The Harker Heights Public Library hosted the STEAM Dream Arts and Sciences Festival on Saturday, and featured hands-on, science-based activities for children of all ages.

Children’s librarian Amanda Hairston said, “We have a whole bunch of people this year. We’re partnering this year with Girl Scout Troop 20301 ... Everyone is bringing hands-on activities. We’ll (also) have our magic show — he (Kent Cummins) is kind of the culmination of the day, he’ll perform at the end.”

At the event, activities were provided by Legos for Littles and their interactive seek-and-find, the Free Forest School of Bell County with their nature bins, Central Texas Makers with 3-D printing, Texas A&M University-Central Texas with snap circuits, and the Temple Children’s Museum with their gear wall, just to name a few.

Many of the “vendors” provided more than one activity. For instance, Texas A&M-Central Texas not only provided snap circuits, the university also had arts and crafts.

Outreach and instruction librarian Margaret Dawson said, “We do a lot of projects with the Harker Heights Public Library. We go out in the community and show what kids can do. We (also) have STEM camps during the summer.”

MecaTX, also known as the Multi-educational Cross Cultural and Arts Association of Central Texas, was present with an anatomy display, a medical 3-D scanner and printer, and a large microscope set up that shows human muscle tissue on a computer screen.

One of the biggest draws of the day was the Free Forest School of Bell County, which had several different activities for children that provided a multi-sensory experience. The school had scent jars containing things such as fresh grass for children to smell, and a microscope with a clover leaf that children could look at.

The Free Forest School’s table also had four different nature bins: a dough bin, made of a mixture of flour and oil that children could then form with their hands (volunteer Kelsey Case said, “Moon dough is what I call it.”); a bin containing kinetic sand; a bin containing sticks, rocks, leaves and flowers (all things collected from the last hike people were on with the school); and a bin with animal figures representing animals normally seen on area hikes, such as deer and snakes.

Ashlea Choate of Killeen brought 5-year-old daughter Avery, and spent some time at the Free Forest School’s table. Choate said she was familiar with the school.
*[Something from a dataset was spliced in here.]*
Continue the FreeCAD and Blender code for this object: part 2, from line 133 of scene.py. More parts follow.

“A lot of moms who come to the library also go to Forest School,”she said.

She and Avery are regulars at the library’s morning programs.
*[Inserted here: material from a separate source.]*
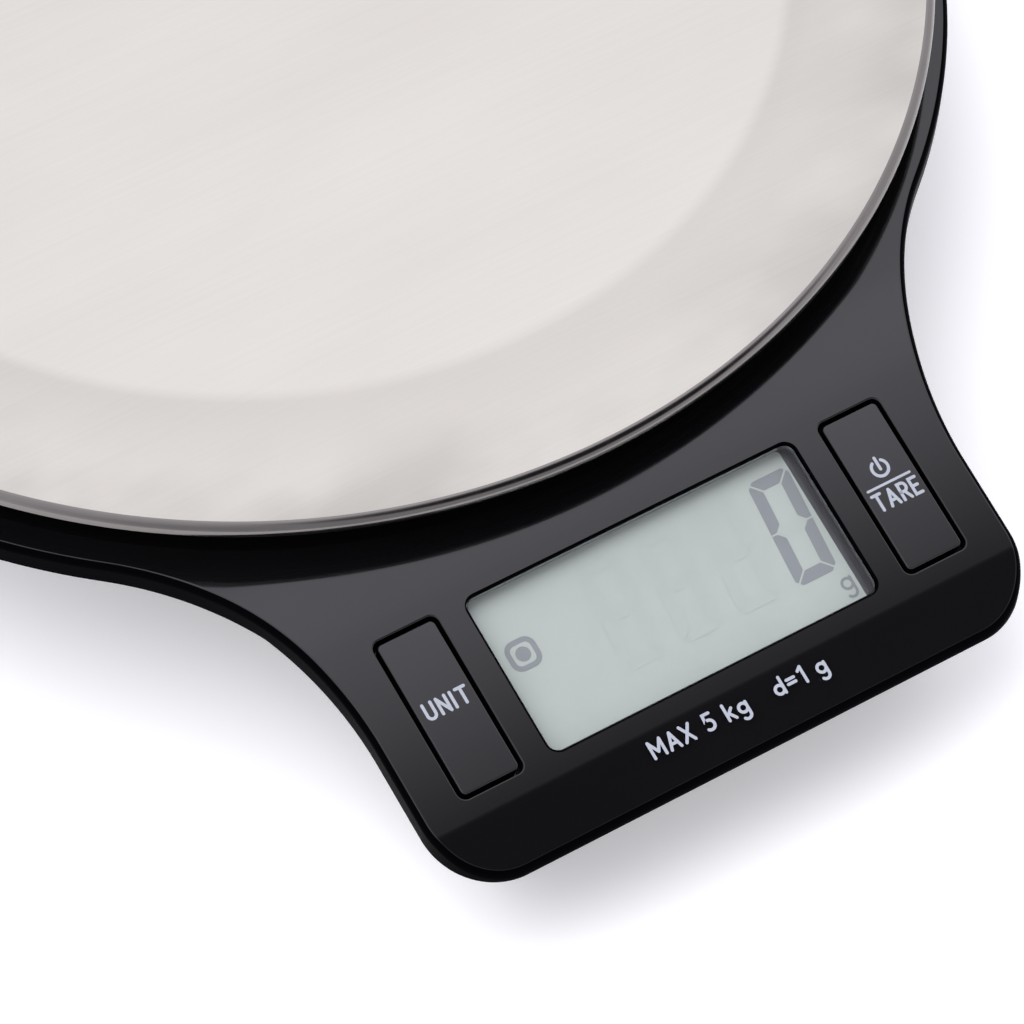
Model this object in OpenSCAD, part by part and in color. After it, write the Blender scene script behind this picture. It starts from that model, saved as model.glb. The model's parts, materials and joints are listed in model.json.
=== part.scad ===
// Electronic kitchen scale: a round steel weighing platter on a bowl-shaped body
// whose front runs out into a sloping panel with a display and two keys.
// Millimetres. The scale stands on its feet at Z = 0 and faces -Y. The origin is
// below the middle of its length and width.

/* [Body] */
// Diameter of the round part of the body
body_d = 165; // [160:1:172]
// From the platter's centre to the front edge of the panel
front_reach = 113.5; // [112:0.5:118]
// Height of the flat top above the table
body_h = 26; // [26:0.5:30]
// Thickness of the moulded shells
wall = 2; // [1.8:0.1:2.2]
// Depth of the upper housing's outer rim
rim_h = 3.1; // [2.8:0.1:3.6]
// How far the lower housing sits back under that rim
step_in = 0.8; // [0.6:0.1:1.2]
// Gap between the underside and the table
stand_h = 2; // [1.5:0.1:2.5]
// Diameter of the body's flat underside
base_d = 134; // [130:1:140]

/* [Control panel] */
// Width of the panel
panel_w = 75.8; // [75:0.2:80]
// Slope of the panel, down to the front
panel_tilt = 13.7; // [12:0.1:14.5]
// From the platter's centre to where the slope starts
slope_reach = 78.3; // [77:0.1:80]
// Half length of the soft bend between the flat top and the slope
bend_soft = 6; // [2:0.5:6.5]
// From the platter's centre to where the necks end in the panel's straight sides
neck_reach = 96; // [94:0.5:98]
// Radius of the panel's front corners
corner_r = 8.4; // [7:0.2:9]
// Depth of the front lip, seen from above
lip_run = 5.7; // [5:0.1:6]
// Slope of the front lip
lip_tilt = 30; // [26:1:32]

/* [Platter] */
// Diameter of the steel platter
platter_d = 161; // [157:0.5:162]
// Height of the platter's edge above the body
platter_rise = 6.1; // [5.8:0.1:6.6]
// Thickness of the platter's sheet steel
platter_t = 0.7; // [0.5:0.1:0.8]
// Depth of the platter's turned-down rim
platter_rim = 1.6; // [1.4:0.1:1.8]
// Diameter of the platter's raised middle
crown_d = 127; // [120:1:135]
// Height of the raised middle above the platter's edge
crown_h = 0.3; // [0.2:0.1:0.5]
// Gap between the tray under the platter and the body
tray_gap = 1.3; // [1.2:0.1:1.6]

/* [Display] */
// Width of the display window
window_w = 42.3; // [40:0.1:42.6]
// Height of the display window, along the slope
window_l = 19.8; // [18:0.1:20]
// Radius of the window's corners
window_r = 1.4; // [1:0.1:2]
// Gap round the window's raised middle
lens_gap = 0.15; // [0.1:0.05:0.2]
// Down the slope from its start to the middle of the window and keys
row_reach = 17.2; // [17:0.1:17.5]

/* [Keys] */
// From the middle of the panel to the middle of a key
key_x = 28.6; // [28.4:0.1:28.8]
// Width of a key's opening in the housing
key_hole_w = 8.1; // [7.8:0.1:8.2]
// Length of a key's opening
key_hole_l = 20; // [19:0.1:20.2]
// Gap around a key
key_gap = 0.5; // [0.4:0.05:0.6]
// Travel of a key
key_travel = 0.5; // [0.4:0.1:0.6]

/* [Load cell] */
// Length of the load cell's beam
cell_l = 76; // [74:1:80]
// Width of the beam
cell_w = 12; // [11:0.5:12.5]
// Height of the beam
cell_h = 11; // [10.5:0.5:11]
// From the beam's middle to the middle of each pair of screws
cell_pair_x = 30; // [29:0.5:31]
// Distance between the screws of a pair
cell_pitch = 8; // [7:0.5:9]
// How far the beam's free end gives before it meets its stop
cell_give = 0.6; // [0.4:0.1:0.7]
// Radius on which the platter's tray is screwed to the spider
tray_boss_reach = 32; // [30:0.5:34]

/* [Battery] */
// Diameter of a cell
battery_d = 10.5; // [10.2:0.1:10.5]
// Length of a cell over its terminal
battery_l = 44.5; // [44:0.1:44.5]
// From the platter's centre to the middle of the compartment
battery_reach = 43.5; // [42:0.5:45]
// Gap round the compartment's door
door_gap = 0.3; // [0.2:0.05:0.4]

/* [Feet and screws] */
// Diameter of a foot
foot_d = 11; // [10:0.5:12]
// Diameter of the housing screws' thread
screw_d = 2.8; // [2.6:0.1:3]
// Diameter of the load cell screws' thread
cell_screw_d = 3.9; // [3.6:0.1:4]

/* [Hidden] */
$fn = 72;

// Colours
black_gloss = "#202124";
black_matte = "#2b2c2e";
steel_brushed = "#cfcbc6";
steel_zinc = "#a9abad";
aluminium = "#c5c8cb";
silicone_white = "#eceae4";
rubber_grey = "#4a4b4d";
board_green = "#1f6b3a";

// Heights of the body's surfaces on the platter's axis
body_r = body_d / 2;
half_panel = panel_w / 2;
disc_y = (front_reach - body_r) / 2;
floor_z = stand_h + wall;
skin_z = body_h - wall;
parting_z = body_h - rim_h;
slope = tan(panel_tilt);

// Outlines: [round part's radius, panel's half width, front reach, neck reach, corner radius]
rim_outline = [body_r, half_panel, front_reach, neck_reach, corner_r];
base_outline = [base_d / 2, half_panel - 7.5, front_reach - 8.7, neck_reach - 16, corner_r - 2.4];
arc_steps = [28, 12, 8];

// Stack of the platter, from the top down
edge_z = body_h + platter_rise;
plate_under_z = edge_z - platter_t;
tray_z = body_h + tray_gap;
tray_top_t = 2;
bend_r = 1.1;

// Load path, from the floor up
cell_z = floor_z + 2;
cell_top_z = cell_z + cell_h;
spider_z = cell_top_z + 2;
spider_t = 2.2;
spider_top_z = spider_z + spider_t;
tray_boss_d = 8;
tray_boss_hole_d = 12;
base_pad_z = cell_z - 1;

// Depths below the panel's surface
lens_seat = 1;
tape_t = 0.15;
lens_t = 1;
lens_sink = 0.2;
lcd_depth = 2.5;
lcd_t = 2.2;
film_t = 0.2;
board_depth = 8;
board_t = 1.2;
flange_depth = 2.3;
flange_t = 0.9;
stem_depth = 4;
plunger_depth = 4.1;
switch_depth = 4.8;
lcd_w = window_w + 2.3;
lcd_l = window_l + 4.2;
board_w = 63.2;
board_back = -1.4;
board_front = 30;
board_screw_x = 22;
board_screw_reach = 1.8;

// Battery compartment
box_half_l = 25.6;
box_half_w = battery_d + 0.9;
box_wall = 1.4;
box_roof_z = floor_z + battery_d + 1.6;
door_half_l = box_half_l - 0.2;
door_half_w = box_half_w + 0.5;
door_t = wall - 0.3;
tab_x = 16;
battery_z = floor_z + 0.4 + battery_d / 2;
plate_t = 0.4;
cell_back = box_half_l - plate_t - battery_l;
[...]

“We come to every activity the library hosts,” she said.

Girl Scout Troop 20301, the library’s partner in the festivities, had several different booths set up throughout the Activity Center, one each for science, technology, engineering, and math. The science booth held slime-making, which proved to be very popular; technology featured Ozobots, tiny robots which teach coding much in the way Dash and Dot do; the engineering booth featured several activities, including building structures with marshmallows and toothpicks and building catapults with tongue depressors, plastic spoons, and rubber bands; and the math table taught kids about the Fibonacci sequence.
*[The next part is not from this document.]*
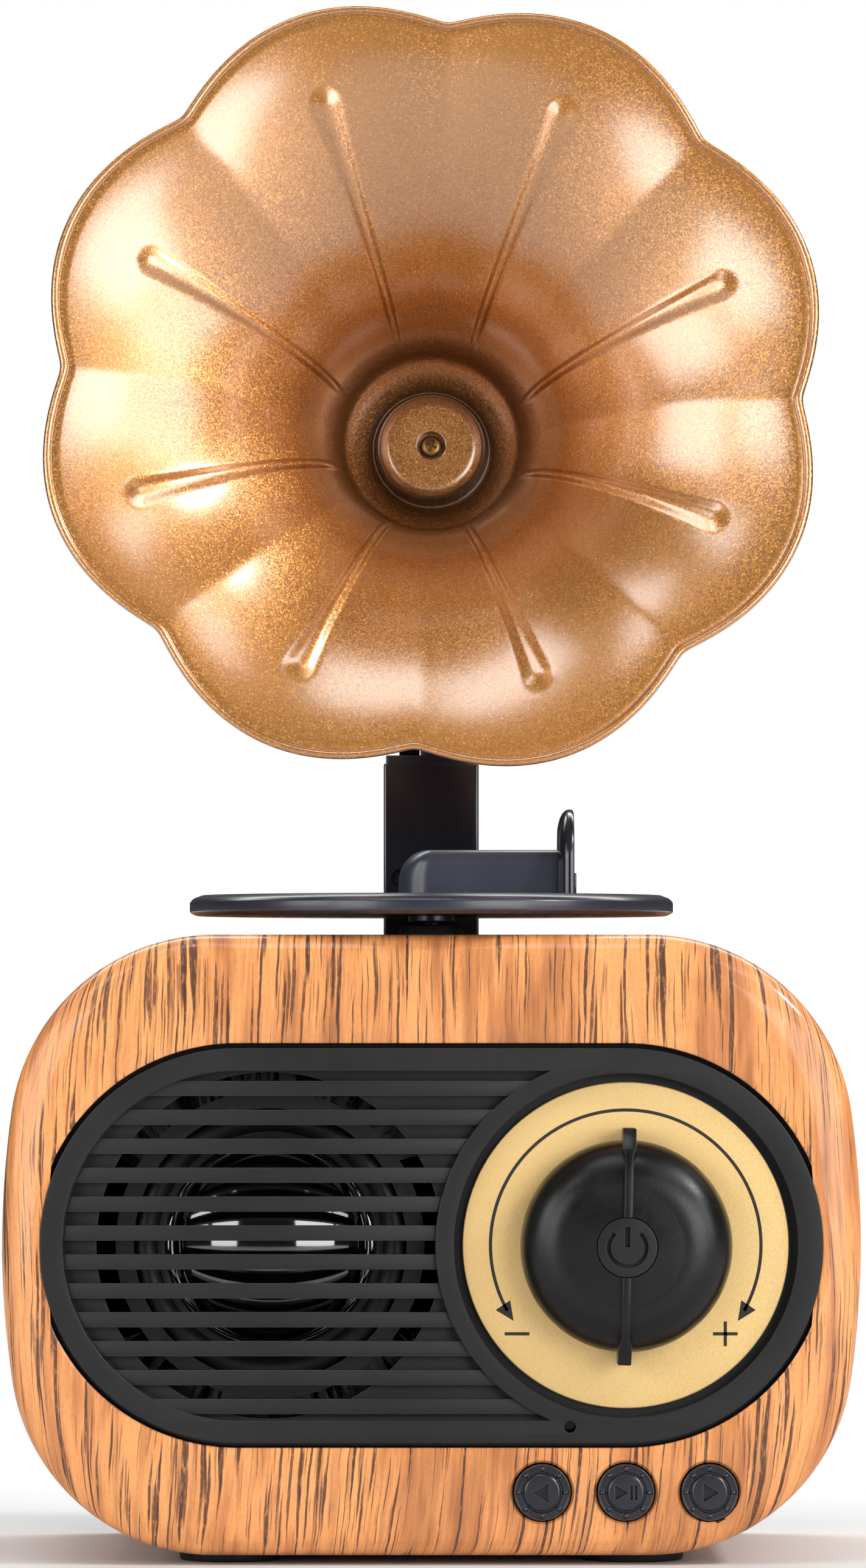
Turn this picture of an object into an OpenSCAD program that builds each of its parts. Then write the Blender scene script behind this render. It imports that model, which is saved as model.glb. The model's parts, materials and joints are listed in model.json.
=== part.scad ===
// Tabletop radio-style loudspeaker with a gramophone horn, a turntable disc and a tilting horn neck.
// Millimetres. +Z is up, the front faces -Y, and the origin is under the middle of the object.

/* [Cabinet] */
// Width of the wooden-look cabinet
body_w = 113.2; // [112.6:0.2:114.4]
// Height of the cabinet without its feet
body_h = 81.8; // [81.0:0.2:82.6]
// Depth of the cabinet from front to back
body_d = 72; // [72:0.5:78]
// Height of the feet below the cabinet
foot_h = 1.2; // [1:0.1:2]
// Radius of each foot
foot_r = 6.8; // [5:0.1:8]
// Thickness of the cabinet's side walls
wall = 2.4; // [2:0.1:3]

/* [Front] */
// Radius of the fascia's round ends
fascia_r = 25.95; // [25.6:0.05:26.2]
// Width of the fascia's raised border
fascia_border = 3; // [2.6:0.1:3.2]
// Number of grille bars
bar_count = 12; // [8:1:13]
// Distance from one grille bar to the next
bar_pitch = 3.8; // [3.4:0.1:3.8]
// Height of each grille bar
bar_h = 2; // [1.6:0.1:2.4]
// Radius of the round opening behind the grille bars
grille_open_r = 22.8; // [20:0.1:22.8]

/* [Controls] */
// Radius of the volume knob
knob_r = 13.9; // [12:0.1:15]
// How far the knob stands out of the front
knob_out = 9.5; // [8.5:0.1:11]
// How far the knob can be pressed in
knob_travel = 0.6; // [0.3:0.05:0.6]
// Radius of each push button
button_r = 3.9; // [3.5:0.1:4]
// Distance from one push button to the next
button_pitch = 11; // [10.6:0.1:11.6]

/* [Turntable] */
// Radius of the turning disc
disc_r = 32.6; // [30:0.1:32.6]
// Thickness of the turning disc
disc_t = 2.8; // [2.4:0.1:3.2]
// Gap between the cabinet's top and the disc
disc_gap = 2.7; // [2.6:0.1:3.2]

/* [Mast and horn] */
// Width of the mast
mast_w = 13.2; // [12:0.1:14]
// Height of the mast's shoulder above the cabinet
mast_h = 24.3; // [23:0.1:25]
// Width of the neck that carries the horn
neck_w = 8.9; // [8.5:0.1:10]
// Radius of the horn's rim at the notches between its petals
horn_notch_r = 48.6; // [46:0.2:50]
// How far each petal bulges beyond the notches
petal_out = 3.9; // [2:0.1:5]
// Number of petals round the horn
petals = 8; // [8:1:8]
// Depth of the horn from its rim to its throat
horn_depth = 43.5; // [42:0.5:44.5]
// How far the horn's axis points up
horn_pitch = 8; // [6:0.5:9]
// Turn of the petals about the horn's axis
horn_roll = -2.5; // [-5:0.5:5]

/* [Hidden] */
$fn = 64;

// The knob's face is the foremost point and the back edge the rearmost: y = 0 is half way.
front_y = -(body_d - knob_out) / 2;
body_top = foot_h + body_h;
mid_z = foot_h + body_h / 2;

// Cabinet outline: flat top and bottom, round corners, and slightly bulged sides.
corner_r = 27;
side_r = 125;
arc_steps = 12;
side_steps = 4;
front_wall = 5.6;
rebate = 1.2;
panel_t = 2.2;
panel_inset = 0.4;
post_x = body_w / 2 - 12.1;
post_z = body_h / 2 - 10.9;
post_r = 3.2;
panel_screw_r = 1;
foot_x = 26.7;
foot_inset = 14;
foot_sunk = 0.8;

// Fascia and dial.
fascia_x = 25.55;
fascia_z = mid_z + 0.02;
fascia_gap = 0.6;
fascia_front = -0.3;
fascia_back = 3.6;
bars_front = 0.3;
bars_back = 1.9;
bars_z = mid_z - 0.25;
dial_r = 21.5;
dial_well_r = 22.6;
dial_ring_r = 25;
dial_floor = 2.4;
dial_front = 1.5;
mic_x = 18.2;
mic_z = mid_z - 23.8;
mic_r = 0.75;

// Loudspeaker driver.
driver_x = -21.3;
driver_z = mid_z;
driver_face = front_wall;
driver_flange_r = 24.8;
driver_flange_t = 1.2;
driver_ear_at = 27.5;
driver_ear_r = 2.8;
surround_r = 18;
cone_r = 14.8;
cap_r = 12.6;
driver_back = 21;
magnet_r = 13;
magnet_t = 7;
driver_screw_r = 0.8;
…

This year’s event also held something new.

“This is the first year we’re really marketing to babies — the Friends of the library purchased almost everything for the Baby STEAM room,” Youngblood said. “We really want everyone to know that we can start encouraging exploration in arts and sciences from zero to five years.”

Despite the rain, the event was quite a success, with over 100 people in attendance before 11 a.m. and more coming in as the event progressed.

Youngblood said they were expecting around 300 by day’s end, an expectation they far surpassed. The event drew about 400 for the day, not including the magic show at the end of the afternoon.